# random shot.....



## XtremE (Apr 30, 2002)

pic was taken at a local nissan meet

more pics here 
http://photos.novnut.net/08-10-03/


----------



## sethwas (Apr 30, 2002)

Dude,
Your car is sliding off the earth.

Seth


----------



## Token Moron (Mar 28, 2003)

clean


----------



## my420sx (May 12, 2002)

sethwas said:


> *Dude,
> Your car is sliding off the earth.
> 
> Seth *


----------



## Ninety-Nine SE-L (May 5, 2002)

sethwas said:


> *Dude,
> Your car is sliding off the earth.
> 
> Seth *


 LOL, I was gonna say, whoever took these pics needs to find his other shoe.

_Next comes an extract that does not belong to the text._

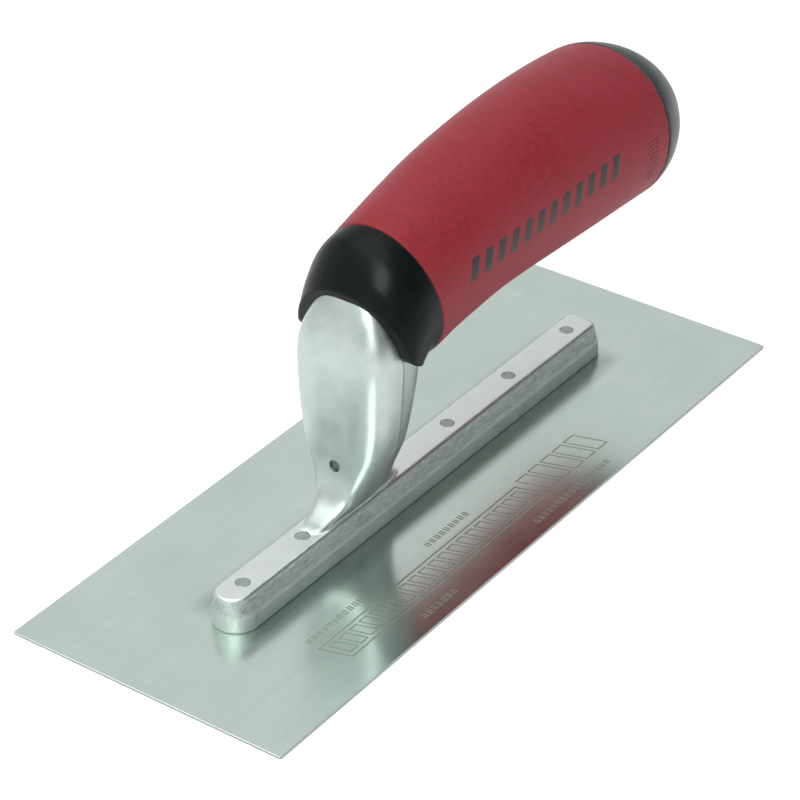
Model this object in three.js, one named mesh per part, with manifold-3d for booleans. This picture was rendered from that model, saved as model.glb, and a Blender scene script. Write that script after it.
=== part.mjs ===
// A small finishing trowel: a flat steel blade riveted under a cast aluminium mounting,
// whose neck rises into a moulded handle with a soft grip sleeve between two hard ends.
//
// Millimetres, +Z up. The blade lies flat on z = 0 and the origin is the centre of its underside.
// The blade's length runs along X, the handle's butt end points to +X, and y = 0 is a mirror plane.

import * as THREE from 'three';
import { mergeVertices } from 'three/addons/utils/BufferGeometryUtils.js';
import Module from 'manifold-3d';

const wasm = await Module();
wasm.setup();

// ---------------------------------------------------------------- driving dimensions

const bladeLength = 203.2;
const bladeWidth = 76.2;
const bladeThickness = 0.6;
const bladeCornerRadius = 0.5;

const barTop = 9.25;
const barNoseX = -74.25;
const barTailX = 75.6;
const ledgeHeight = 4.6;

const rivetX = [-65.9, -43.8, 14.1, 40.4, 66.7];
const rivetRadius = 1.75;
const rivetHeadRadius = 2.6;
const slipGap = 0.05;
const roundSides = 20;

const neckFaceX = -31;
const neckPinRadius = 1.45;
const neckPinHeight = 21.7;
const neckPinDepth = 0.5;
const neckPinLength = 7;

const sleeveThickness = 3;
const fitGap = 0.3;
const rimGap = 0.2;

const sleeveFront = { centre: new THREE.Vector3(-10.9, 0, 58.3), tilt: THREE.MathUtils.degToRad(12.6) };
const sleeveBack = { centre: new THREE.Vector3(77.7, 0, 64.2), tilt: THREE.MathUtils.degToRad(-6) };

const buttX = 100.3;
const buttDrop = 1.6;
const domeExponent = 1.5;

const boltHeight = 63.8;
const boltRadius = 3;
const boltInnerX = 12;
const boltHeadX = 91;
const boltHeadRadius = 5.2;
const boltHeadLength = 3.4;
const boltSocketRadius = 2.5;
const boltSocketDepth = 2;
const washerRadius = 6.2;
const washerThickness = 1.2;
const headRecessRadius = 7;
const capSpigotRadius = 10;
const capSpigotLength = 6;

const tangEndX = 34;
const outerSegments = 40;
const innerSegments = 28;
const neckSegments = 36;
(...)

I'm gettin dizzy lookin at those pix.


----------



## rudeboy (Oct 27, 2002)

still looks nice
did you paint the valve cover or use the det


----------



## XtremE (Apr 30, 2002)

rudeboy said:


> *still looks nice
> did you paint the valve cover or use the det *


 paint


----------



## Exalta (Jan 21, 2003)

nice and clean.Ive always loved the sleeper look


----------



## PrOxLaMuS© (Aug 11, 2002)

Holy shit....
is this an BMW conversion... based off of an B13 Sentra?

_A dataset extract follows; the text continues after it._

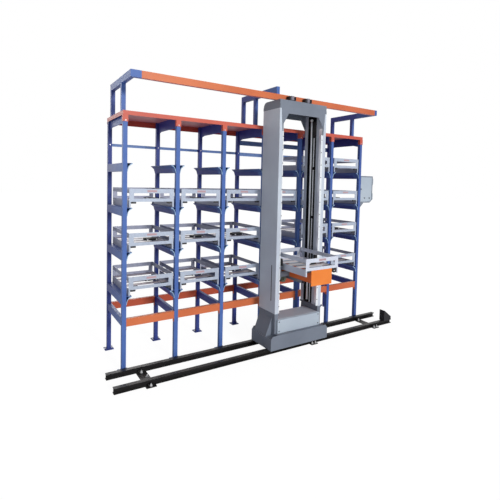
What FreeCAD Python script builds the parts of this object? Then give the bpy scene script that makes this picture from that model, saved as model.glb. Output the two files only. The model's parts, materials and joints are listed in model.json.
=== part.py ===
"""Automated tray rack with a rail-guided storage crane, as a parametric FreeCAD document.

Millimetres.  +X runs along the rack, +Y from the aisle into the rack, +Z up.
The origin is the underside centre of the front left foot plate.
"""
import FreeCAD, Part
import math
import os
import re

import Sketcher
from FreeCAD import Placement, Rotation, Vector

FRAMES = 7
LEVELS = 4
SLATS = 5
FILLED = {1: (0, 1, 2), 2: (0, 1, 2), 3: (0, 1, 2), 4: (2,), 5: (0, 1, 2, 3), 6: (0, 1, 2, 3)}
PULL_OUT_BAYS = (1, 2)

SIZES = {
    # rack frames
    "bay": 650,
    "rackDepth": 732,
    "post": 50,
    "postWall": 2.5,
    "footSide": 112,
    "footThick": 10,
    "anchorHole": 12,
    "anchorPitch": 84,
    "roofTop": 3070,
    "skin": 3,
    "plate": 4,
    "beamLow": 539,
    "beamHigh": 95,
    "beamDeep": 42,
    "crossWide": 40,
    "hookDrop": 40,
    # tray rails, from the lowest level up
    "lowestLevel": 900,
    "levelPitch": 523,
    "railDrop": 98,
    "wingReach": 63,
    "wingInset": 3,
    "kneeIn": 17,
    "kneeDown": 40,
    # roof and ties
    "lipHigh": 47,
    "fasciaHigh": 74,
    "capDrop": 75,
    "capSide": 7,
    "capThick": 4,
    "capCheek": 40,
    "archDrop": 160,
    "archRise": 26,
    "archSlope": 120,
    "tieHigh": 37,
    "tieLow": 238,
    "wideTie": 74,
    "wideTieLow": 389,
    "boltRadius": 7,
    "boltHead": 4,
    # overhead rail and its brackets
    "aisleRailLow": 3391,
    "aisleRailHigh": 80,
    "aisleRailFront": -306,
    "aisleRailDeep": 50,
    "elbow": 73,
    "hangerGap": 18,
    "rearUpright": 578,
    "leftUpright": 85,
    "middleUpright": 240,
    "rightUpright": 195,
    "rightRearUpright": 665,
    # floor rails
    "trackHigh": 65,
    "trackWide": 58,
    "trackFlange": 9,
    "trackWeb": 10,
    "frontTrack": -455,
    "backTrack": -104,
    "trackStart": -224,
    "trackEnd": 4254,
    "sleeperWide": 116,
    "sleeperThick": 10,
    "clampReach": 52,
    "leftSleeper": 170,
    "middleSleeper": 2540,
    "rightSleeper": 3840,
    "stopStart": 198,
    "stopLong": 165,
    "stopHigh": 170,
    "stopTail": 55,
    "stopWide": 96,
    "stopPlate": 10,
    # control cabinet
    "cabinetLong": 310,
    "cabinetDeep": 80,
    "cabinetFront": -10,
    "cabinetLow": 1970,
    "cabinetHigh": 455,
    "chamferLong": 61,
    "chamferHigh": 50,
    "doorThick": 14,
    "doorGap": 1,
    "bracketLeg": 85,
    "hingePin": 5,
    "hingeBarrel": 9,
    "hingeHigh": 70,
    "hingeInset": 40,
    "spinGap": 0.06,
    "glideGap": 0.3,
    # trays
    "trayWide": 550,
    "trayLong": 775,
    "trayHigh": 224,
    "trayFront": -23,
    "traySkin": 4,
    "topBar": 52,
    "sillLow": 71,
    "sillHigh": 110,
    "stile": 56,
    "legWide": 18,
    "runnerHigh": 88,
    "slatWide": 92,
    "slatThick": 5,
    "padLong": 56,
    "padDeep": 28,
    "padHigh": 22,
    "padInset": 27,
    "labelLong": 120,
    "labelHigh": 30,
    "labelThick": 1.5,
    # crane base
    "craneX": 2275,
    "baseLeft": 517,
    "baseRight": 471,
    "baseFront": -552,
    "baseBack": -85,
    "baseLow": 70,
    "baseSkin": 6,
    "deckTop": 260,
    "deckThick": 10,
    "sideDeck": 220,
    "cornerCut": 30,
    "leftRib": 100,
    "rightRib": 60,
    "ribRise": 245,
    "ribY": -404,
    "flareInset": 12,
    "wheelRadius": 60,
    "wheelWide": 24,
    "axleRadius": 15,
    "wheelBase": 720,
    "blockLong": 60,
    "blockDeep": 40,
    "blockDrop": 34,
    # crane columns
    "mastHalf": 406,
    "mastThick": 55,
    "mastFront": -468,
    "mastBack": -88,
    "mastLow": 520,
    "mastTop": 3256,
    "mastSkin": 5,
    "frontLip": 133,
    "backLip": 62,
    "slotY": -371,
    "slotWide": 6,
    "slotLow": 686,
    "slotHigh": 1165,
    "collarHigh": 20,
    "collarReach": 7,
    "pedestalBack": -107,
    "crownTop": 3370,
    "crownRound": 75,
    "gussetLow": 2960,
    "gussetFoot": 358,
    "gussetHead": 380,
    "gussetInner": 345,
    "gussetKnee": 3055,
    "archTop": 3194,
    "archHalf": 263,
    "guideDeep": 55,
    "guideThick": 15,
    "guideLow": 560,
    "guideTop": 3050,
    "coverTop": 440,
    "coverBack": -180,
    "panelHalf": 371,
    "panelDeep": 23,
    # lift drive
    "screwRadius": 15,
    "screwInset": 30,
    "screwY": -205,
    "screwTop": 3200,
    "journalWide": 44,
    "journalHigh": 30,
    "rodRadius": 8,
    "rodY": -262,
    "rodTop": 2940,
    "rodClamp": 34,
    "rodHead": 230,
    "rodHeadFront": 150,
    "rodHeadBack": 8,
    "lowClamp": 1770,
    "highClamp": 2480,
    "motorRadius": 55,
    "motorLong": 150,
    "gearboxLong": 120,
    # top guide rollers
    "rollerRadius": 36,
    "rollerHigh": 56,
    "rollerPin": 7,
    "rollerX": 141,
    "rollerShift": 19,
    "rollerSeat": 18,
    "seatWide": 120,
    "seatThick": 12,
    # lifting carriage and fork
    "homeFront": -918,
    "homeLevel": 1108,
    "bedHalf": 176,
    "bedFront": -910,
    "bedBack": -163,
    "bedSkin": 5,
    "bedLow": 1014,
    "bedTop": 1177,
    "bedPanelLow": 975,
    "channelFront": -690,
    "channelBack": -200,
    "channelHigh": 52,
    "channelWide": 46,
    "channelX": 123,
    "crossLow": 1020,
    "crossSize": 54,
    "shoeLow": 990,
    "shoeHigh": 175,
    "shoeThick": 18,
    "shoeCheek": 14,
    "nutSide": 44,
    "nutHigh": 46,
    "stageFront": -898,
    "stageLong": 728,
    "beamTop": 1150,
    "beamHalf": 99,
    "stageWeb": 8,
    "webDrop": 52,
    "middlePlate": 10,
    "topHalf": 150,
    "forkMotorX": -232,
    "forkMotorY": -392,
    "forkMotorRadius": 37,
    "forkMotorHigh": 82,
    "forkGearHigh": 48,
    "forkGearDeep": 40,
}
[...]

or does it just look like it.. kinda


----------



## Neil (Aug 13, 2002)

it does look really boxy for a bmw and def that bumper is really boxy lookin. Looks like it could be a b13 to me


----------



## JustMe (Jan 24, 2003)

hmm I am fairly certain thats not a beemer, but I don't know what it is


----------



## metro_se-r (May 5, 2003)

i think its a beemer, but if its not, then its definetly a VW cabriolet.


----------



## TheVodKA (Sep 19, 2002)

I'm still wondering why anyone would do an E30 BMW Conversion. To me, they don't look that good. Now an E36 or E46 conversion is different, but I never found a place in my heart for the bug-eyed E30.


----------



## XtremE (Apr 30, 2002)

i was there and yes it is a 3 series


----------